- Theatrical release poster
- Directed by: Joseph Jacoby
- Written by: Joseph Jacoby
- Produced by: Joseph Jacoby Ralph Rosenblum
- Starring: Richard Basehart Ned Beatty Charlene Dallas Burgess Meredith Michael Murphy Paul Sand Arthur Godfrey
- Cinematography: Walter Lassally
- Edited by: Ralph Rosenblum
- Music by: Arthur B. Rubinstein
- Distributed by: Warner Bros. Pictures
- Release dates: September 6, 1977 (Deauville); November 1978 (United States);
- Running time: 87 minutes
- Country: United States
- Language: English

= The Great Bank Hoax =

1978 film

The Great Bank Hoax is a 1977 American comedy film written and directed by Joseph Jacoby.
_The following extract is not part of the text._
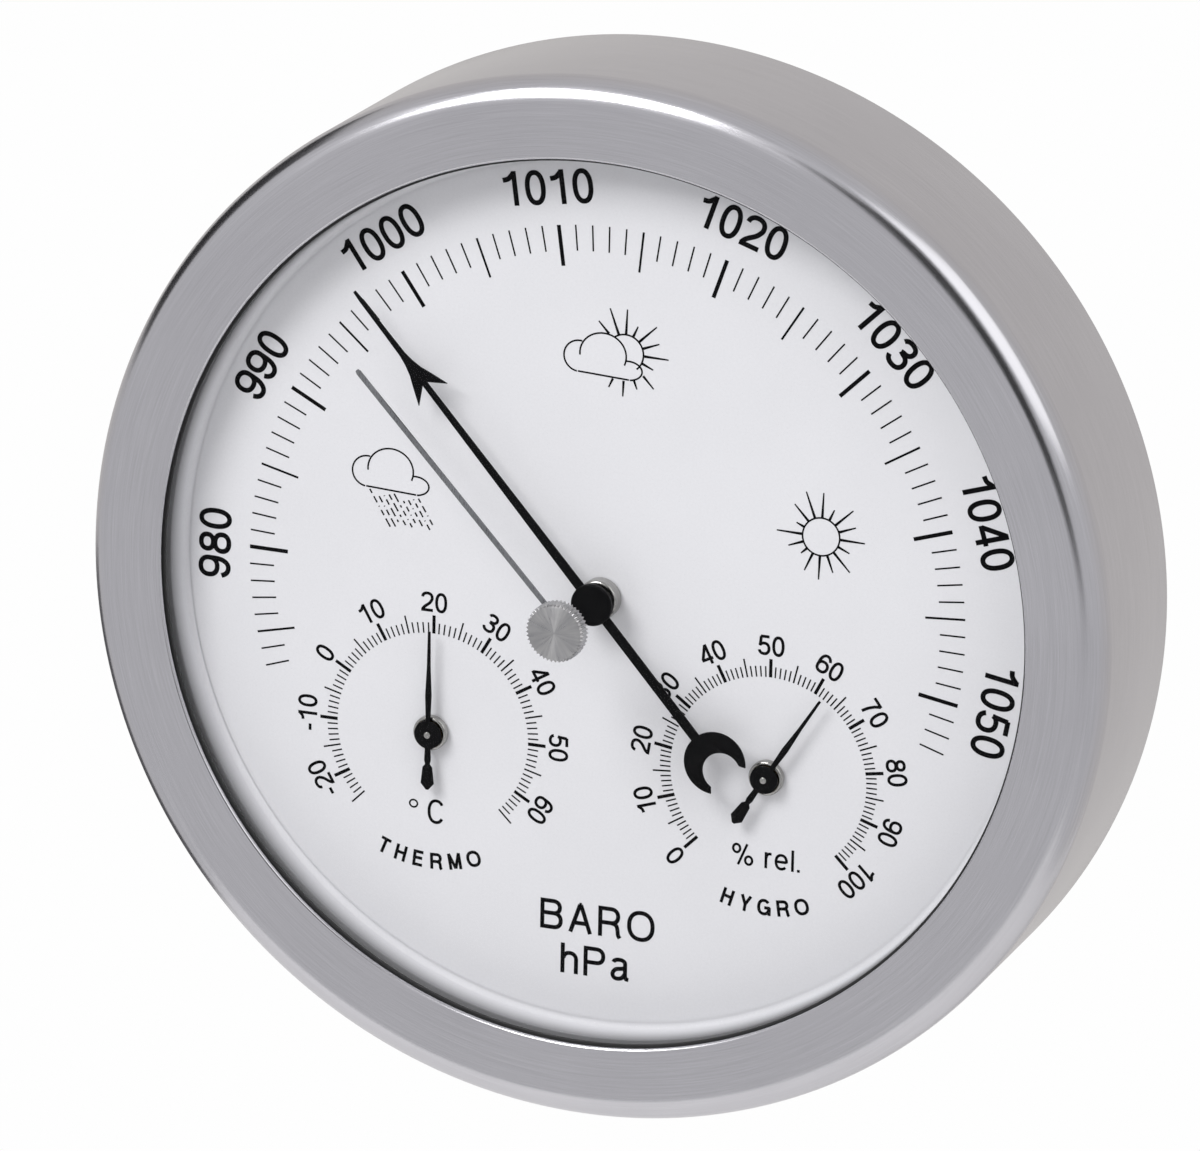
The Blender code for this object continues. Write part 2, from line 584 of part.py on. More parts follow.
def pointer_outline():
    """Needle, barbed arrow head, round centre and a crescent tail, pointing up."""
    half = POINTER_WIDTH / 2
    right = [(0.8 * half, ARROW_BASE + 1.2 * MM), (ARROW_BARB, ARROW_BASE - 1.4 * MM),
             (1.1 * half, ARROW_TIP - 3.0 * MM), (0.75 * half, ARROW_TIP + 2.0 * MM),
             (NEEDLE_HALF, POINTER_LENGTH)]
    left = mirrored(right)
    eye = HUB_RADIUS - 0.4 * MM
    join = math.asin(half / eye) / DEG
    moon = math.asin(half / MOON_RADIUS) / DEG
    outer_left = arc(MOON_RADIUS, 90 + moon, 270 - MOON_OPENING, 10, 0, -MOON_CENTRE)
    bite = arc(BITE_RADIUS, 195, -15, 10, 0, -MOON_CENTRE - BITE_DROP)
    points = arc(eye, -90 + join, 90 - join, 8) + right + left
    points += arc(eye, 90 + join, 270 - join, 8)
    return points + outer_left + bite + mirrored(outer_left)


def mirrored(points):
    """The same points on the other side of the hand, in the order that goes back."""
    return [(-x, z) for x, z in reversed(points)]


def build_set_hand():
    """Knob in front of the window, and the shaft, bush and hand behind it."""
    axis = axis_point("set_axis", turn=SET_ANGLE)
    y_knob = Y_CROWN - GAP
    ridges = []
    for i in range(2 * KNOB_RIDGES):
        radius = KNOB_RADIUS - (i % 2) * KNOB_RIDGE
        angle = math.pi * i / KNOB_RIDGES
        ridges.append((radius * math.cos(angle), radius * math.sin(angle)))
    extruded("set_knob", [ridges], y_knob, y_knob - KNOB_THICKNESS, NICKEL, axis)

    y_inner = Y_CROWN + WINDOW_THICKNESS
    bore = SET_SHAFT_RADIUS + RUNNING
    tube("set_bush", bore, bore + RUNNING, Y_CROWN + 0.1 * MM, y_inner, BRASS)
    y_hand = y_inner + GAP
    y_hand_back = y_hand + SET_HAND_SHEET
    y_head = y_hand_back + GAP
    shaft = [(0, y_knob + GAP), (SET_SHAFT_RADIUS, y_knob + GAP), (SET_SHAFT_RADIUS, y_head),
             (2 * SET_SHAFT_RADIUS, y_head), (2 * SET_SHAFT_RADIUS, y_head + 0.8 * MM),
             (0, y_head + 0.8 * MM)]
    turned("set_shaft", shaft, NICKEL, SMALL, axis)

    hand = extruded("set_hand", [circle(SET_EYE_RADIUS, MEDIUM), circle(bore, SMALL)],
                    y_hand_back, y_hand, STEEL, axis)
    bend = 2 * SET_EYE_RADIUS
    y_tip = Y_DIAL - SET_TIP_RISE
    half = SET_HAND_WIDTH / 2
    start = (bore + SET_EYE_RADIUS) / 2
    side = [(y_hand, start), (y_hand, bend), (y_tip - SET_HAND_SHEET, SET_HAND_LENGTH),
            (y_tip, SET_HAND_LENGTH), (y_hand_back, bend), (y_hand_back, start)]
    strip = extruded("strip_guide", [side], -half, half, STEEL, axis, along="X")
    combine(hand, strip, "UNION")


# ---------------------------------------------------------------- movement

def gear_teeth(count, step, pitch, phase):
    """Outline of straight-sided teeth; phase is the angle of the first one in radians."""
    root, tip = pitch - TOOTH_ROOT, pitch + TOOTH_TIP
    points = []
    for i in range(count):
        for share, radius in ((-0.27, root), (-0.10, tip), (0.10, tip), (0.27, root)):
            angle = phase + (i + share) * step
            points.append((radius * math.cos(angle), radius * math.sin(angle)))
    return points


def build_plates():
    """Front plate on the bush, base plate, three pillars and the carrier spring."""
    front = [clear_of_cans(circle(PLATE_RADIUS, MEDIUM)), circle(BUSH_RADIUS + GAP, SMALL)]
    extruded("front_plate", front, Y_FRONT_PLATE_BACK, Y_FRONT_PLATE, BRASS)
    fixing = PLATE_RADIUS - 6 * MM
    base = [circle(PLATE_RADIUS, MEDIUM), circle(ADJUST_RADIUS + GAP, SMALL, 0, ADJUST_Z),
            circle(CARRIER_SCREW_RADIUS + GAP, SMALL, 0, fixing)]
    extruded("base_plate", base, Y_BASE, Y_BASE_FRONT, BRASS)
    for number, (x, z) in enumerate(circle_places(PILLAR_CIRCLE, 3, 30), start=1):
        rod(f"pillar_{number}", PILLAR_RADIUS, Y_BASE_FRONT - GAP, Y_FRONT_PLATE_BACK + GAP,
            BRASS, place=(x, 0, z))
    half = CARRIER_SPRING_WIDTH / 2
    strip = rectangle(-half, ADJUST_Z - 2.2 * MM, half, fixing + 3 * MM)
    extruded("carrier_spring", [strip, circle(CARRIER_SCREW_RADIUS + GAP, SMALL, 0, fixing)],
             Y_SPRING, Y_SPRING_FRONT, STEEL)
    head = Y_SPRING_FRONT - GAP
    wide = CARRIER_SCREW_RADIUS + 0.9 * MM
    profile = [(0, head - MM), (wide, head - MM), (wide, head), (CARRIER_SCREW_RADIUS, head),
               (CARRIER_SCREW_RADIUS, Y_BASE + 0.5 * MM), (0, Y_BASE + 0.5 * MM)]
    turned("carrier_screw", profile, STEEL, SMALL, place=(0, 0, fixing))


def clear_of_cans(outline):
    """The outline, drawn in wherever it would come too near an instrument's can."""
    clear = CAN_RADIUS + CAN_CLEARANCE
    points = []
    for x, z in outline:
        side = math.copysign(SUB_X, x)
        away = math.hypot(x - side, z - SUB_Z)
        if away < clear:
            x, z = side + (x - side) * clear / away, SUB_Z + (z - SUB_Z) * clear / away
        points.append((x, z))
    return points


def build_adjusting_screw():
    """Slotted screw in the base plate that tips the carrier spring."""
    axis = axis_point("adjust_axis", 0, ADJUST_Z)
    y_head = Y_BASE + GAP
    profile = [(0, Y_SPRING + GAP), (ADJUST_RADIUS, Y_SPRING + GAP), (ADJUST_RADIUS, y_head),
               (ADJUST_HEAD, y_head), (ADJUST_HEAD, y_head + 1.4 * MM), (0, y_head + 1.4 * MM)]
    screw = turned("adjusting_screw", profile, BRASS, SMALL, axis)
    cut = rectangle(-ADJUST_HEAD - MM, -0.4 * MM, ADJUST_HEAD + MM, 0.4 * MM)
    groove = extruded("groove_guide", [cut], y_head + 0.6 * MM, y_head + 2 * MM, BRASS, axis)
    combine(screw, groove, "DIFFERENCE")


def build_capsule():
    """Two corrugated half shells, and the stud that the rocking arm rests on."""
    rim = CAPSULE_RADIUS
    boss = 2.5 * MM
    profile = [(0, Y_CAPSULE), (boss, Y_CAPSULE), (boss, Y_SEAM + CAPSULE_HALF)]
    profile += corrugation(boss + MM, Y_SEAM + CAPSULE_HALF, 1)
    profile += [(rim, Y_SEAM + CAPSULE_SHEET), (rim, Y_SEAM), (rim - CAPSULE_RIM, Y_SEAM)]
    profile += corrugation(boss + MM, Y_SEAM + CAPSULE_HALF - CAPSULE_SHEET, 1)[::-1]
    profile += [(0, Y_SEAM + CAPSULE_HALF - CAPSULE_SHEET)]
    turned("capsule_lower", profile, NICKEL)

    axis = axis_point("capsule_axis", y=Y_CAPSULE_TOP)
    y0 = -Y_CAPSULE_TOP
    top = Y_CAPSULE_TOP
    profile = [(0, top + y0)]
    profile += [(r, y + y0) for r, y in corrugation(boss, top, -1)]
    y_rim = Y_SEAM - CAPSULE_SEAM + y0
    profile += [(rim, y_rim - CAPSULE_SHEET), (rim, y_rim), (rim - CAPSULE_RIM, y_rim)]
    profile += [(r, y + y0) for r, y in corrugation(boss, top + CAPSULE_SHEET, -1)[::-1]]
    profile += [(0, top + CAPSULE_SHEET + y0)]
    turned("capsule_upper", profile, NICKEL, parent=axis)
    stud = [(0, -GAP), (1.6 * MM, -GAP), (1.6 * MM, -GAP - 0.4 * MM), (0.8 * MM, -GAP - 0.4 * MM),
            (0.8 * MM, Y_STUD_TOP + y0), (0, Y_STUD_TOP + y0)]
    turned("capsule_stud", stud, BRASS, SMALL, axis)


def corrugation(start, y, way):
    """(radius, y) points of a half shell's face with shallow waves; way is 1 rear, -1 front."""
    end = CAPSULE_RADIUS - CAPSULE_RIM
    steps = 6
    points = []
    for i in range(steps + 1):
        share = i / steps
        wave = 0.35 * MM * math.sin(share * 3 * math.pi)
        fall = (CAPSULE_HALF - CAPSULE_SHEET) * max(0.0, (share - 0.75) / 0.25)
        points.append((start + (end - start) * share, y - way * (fall + wave)))
    return points


def build_rocker():
    """Rocking shaft with its arm and finger, between two posts on the front plate."""
    axis = axis_point("rocker_axis", 0, -INPUT_ARM, Y_ROCKER)
    post = ROCKER_POST
    x_outer = ROCKER_POST_X
    x_inner = 5.6 * MM
    extruded("rocking_shaft", [circle(ROCKER_RADIUS, SMALL)], x_outer - post, x_inner + post,
             STEEL, axis, along="X")
    bore = ROCKER_RADIUS + GAP
    eye = bore + 0.9 * MM
    arm = lever(eye, -ROCKER_BAR / 2, ROCKER_BAR / 2, INPUT_ARM + MM)
    extruded("rocker_arm", [arm, circle(bore, SMALL)], -MM, MM, BRASS, axis, along="X")
    low = -PIN_RADIUS - GAP - ROCKER_BAR
    finger = [(-b, a) for a, b in lever(eye, low, low + ROCKER_BAR, OUTPUT_ARM + 0.2 * MM)]
    extruded("rocker_finger", [finger, circle(bore, SMALL)], PIN_X - 0.8 * MM,
             PIN_X + 0.8 * MM, BRASS, axis, along="X")
    y_end = Y_ROCKER + bore + 0.6 * MM
    z = -INPUT_ARM
    plan = rectangle(Y_FRONT_PLATE_BACK + GAP, z - 2 * MM, y_end, z + 2 * MM)
    hole = circle(bore, SMALL, Y_ROCKER, z)
    for name, x in (("rocker_post_outer", x_outer - post), ("rocker_post_inner", x_inner)):
        extruded(name, [plan, hole], x, x + post, BRASS, along="X")


def lever(eye, low, high, reach):
    """Round eye with a straight bar between low and high, rising to reach."""
    start = math.acos(low / eye) / DEG
    end = math.acos(high / eye) / DEG
    return arc(eye, start, end + 360, 14) + [(high, reach), (low, reach)]


def build_sector():
    """Toothed sector with its drive pin, turning on a shouldered stud."""
    axis = axis_point("sector_axis", STUD_X, STUD_Z)
    step = 2 * math.pi / SECTOR_FULL_TEETH
    phase = MESH_ANGLE + (SECTOR_FIRST + 0.5) * step
    teeth = gear_teeth(SECTOR_TEETH, step, SECTOR_PITCH, phase)
    hub = PIN_ARM + 2 * PIN_RADIUS
    start = MESH_ANGLE / DEG + 24
    extruded("sector_gear", [teeth + arc(hub, start, start + 310, 14),
                             circle(ROCKER_RADIUS + RUNNING, SMALL)],
             Y_SECTOR_BACK, Y_SECTOR, BRASS, axis)
    y_pin = Y_SECTOR_BACK + GAP
    rod("sector_pin", PIN_RADIUS, y_pin, y_pin + 1.3 * MM, STEEL, SMALL, axis,
        (PIN_ARM, 0, 0))
    y_shoulder = Y_SECTOR - GAP
    y_plate = Y_FRONT_PLATE_BACK + GAP
    collar = 2 * ROCKER_RADIUS
    stud = [(0, Y_SECTOR_BACK), (ROCKER_RADIUS, Y_SECTOR_BACK), (ROCKER_RADIUS, y_shoulder),
            (collar, y_shoulder), (collar, y_plate), (0, y_plate)]
    turned("sector_stud", stud, STEEL, SMALL, place=(STUD_X, 0, STUD_Z))


def clear_scene():
    """Remove whatever the file holds."""
    for item in list(bpy.data.objects):
        bpy.data.objects.remove(item, do_unlink=True)


def main():
    """Build every piece of the barometer."""
    clear_scene()
    build_case()
    build_window()
    build_sleeve()
    build_cover()
    build_small_instrument("thermometer", -1, THERMO_READING, THERMO_CENTRE, THERMO_STEP,
                           20.2 * MM, BRASS)
    build_small_instrument("hygrometer", 1, HYGRO_READING, HYGRO_CENTRE, HYGRO_STEP,
                           19.6 * MM, FILM)
    build_pointer()
    build_set_hand()
    build_plates()
    build_adjusting_screw()
    build_capsule()
    build_rocker()
    build_sector()


main()
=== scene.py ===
"""Looks of a round wall barometer with a thermometer and a hygrometer in its dial.

Metres, +Z up, and the dial faces -Y. A positive turn about +Y is clockwise as the dial is
read. Every piece is made where it stands at rest, so its object sits at the origin.
"""
import logging
import math
from dataclasses import dataclass
from enum import Enum

import bmesh
import bpy
from mathutils import Matrix, Vector


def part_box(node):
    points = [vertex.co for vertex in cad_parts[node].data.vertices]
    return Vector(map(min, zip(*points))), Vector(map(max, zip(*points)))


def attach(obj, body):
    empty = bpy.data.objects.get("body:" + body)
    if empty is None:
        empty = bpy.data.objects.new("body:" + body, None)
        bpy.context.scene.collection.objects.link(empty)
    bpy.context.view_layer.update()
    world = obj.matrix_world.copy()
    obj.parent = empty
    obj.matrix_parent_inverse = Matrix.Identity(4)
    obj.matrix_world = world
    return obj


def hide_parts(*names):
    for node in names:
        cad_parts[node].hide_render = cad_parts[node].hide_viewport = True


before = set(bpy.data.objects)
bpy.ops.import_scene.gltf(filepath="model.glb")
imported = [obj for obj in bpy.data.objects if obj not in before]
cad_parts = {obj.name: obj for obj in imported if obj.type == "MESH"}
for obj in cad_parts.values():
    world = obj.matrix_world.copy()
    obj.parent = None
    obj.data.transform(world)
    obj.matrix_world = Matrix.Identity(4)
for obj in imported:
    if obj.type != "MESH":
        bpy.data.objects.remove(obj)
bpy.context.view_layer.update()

Pair = tuple[float, float]
Profile = list[Pair]

MM = 0.001
LOG = logging.getLogger("barometer")

# Centre of the hygrometer's scale in millimetres. The thermometer's is at -SUB_X.
SUB_X, SUB_Z = 33.35, -30.5
# Radius of the pressure scale's outer edge, in metres.
SCALE_REACH = 0.07067

# Noise stays near one half. Between these ends it is stretched over 0 to 1.
NOISE_LOW, NOISE_HIGH = 0.28, 0.72
NOISE_DETAIL = 3.0
# Distance in millimetres from the axis at which marks have the sizes that a finish gives.
MARK_RADIUS = 60.0
# Pointiness of an edge where wear starts, and where it is full.
WEAR_FROM, WEAR_TO = 0.52, 0.62
# Quarter turn of the stretched gloss, for marks that run out from the axis.
QUARTER_TURN = 0.25
# Colour of a painted shade at its darkest end.
PAINTED_SHADE_DARK = "1A1A1D"


# ------------------------------------------------------------------ colour and nodes

def linear(code: str) -> tuple[float, float, float, float]:
    """Turn an sRGB hex code into a linear colour with alpha.

    Args:
        code: six hex digits, such as "E0E0E5".

    Returns:
        Red, green, blue and alpha, each from 0 to 1.
    """
    parts = [int(code[i:i + 2], 16) / 255 for i in (0, 2, 4)]
    red, green, blue = (c / 12.92 if c <= 0.04045 else ((c + 0.055) / 1.055) ** 2.4
                        for c in parts)
    return red, green, blue, 1.0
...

The film stars Richard Basehart, Ned Beatty, Charlene Dallas, Burgess Meredith, Michael Murphy, Paul Sand and Constance Forslund.

==Plot==
There is intrigue and deception at a small-town bank when it is discovered that an unsuspecting employee (Paul Sand) has embezzled $109,000 while acting as chief clerk. Fearing a public scandal could lead to the collapse of the bank despite the insurance coverage, bank officers Jack Stutz (Burgess Meredith) and Manny Benchly (Richard Basehart) decide to hide the theft in a seemingly clever plot that will make them even more money. However, when word of the crime gets out, the whole community becomes outraged and gets involved, resulting in plenty of trouble.

== Cast ==
- Richard Basehart as Manny Benchly
- Ned Beatty as Julius Taggart
- Charlene Dallas as Cathy Bonano
- Burgess Meredith as Jack Stutz
- Michael Murphy as Reverend Everett Manigma
- Paul Sand as Richard Smedley
- Constance Forslund as Patricia Allison Potter
- Arthur Godfrey as Major William Bryer Ret.
- John C. Becher as Alex Kaiser
- Guy Le Bow as The Sheriff
- John Lefkowitz as Deputy Bert
- Bibi Osterwald as Sara Pennyworth
- Alek Primrose as Rev. De Verite
- Martha Sherrill as Louise Farthington
- Roy Tatum as Deputy Jason

==Production==
The film was financed by Georgia investors and filmed in Madison, Georgia. Warner Bros. Pictures picked the film up for US distribution.

It was previously known as Remember Those Poker-Playing Monkeys and Shenanigans.

==Release==
The film was screened at the 1977 Deauville American Film Festival and the Virgin Islands Film Festival. Its premiere was in Atlanta, Georgia under the title The Great Georgia Bank Hoax.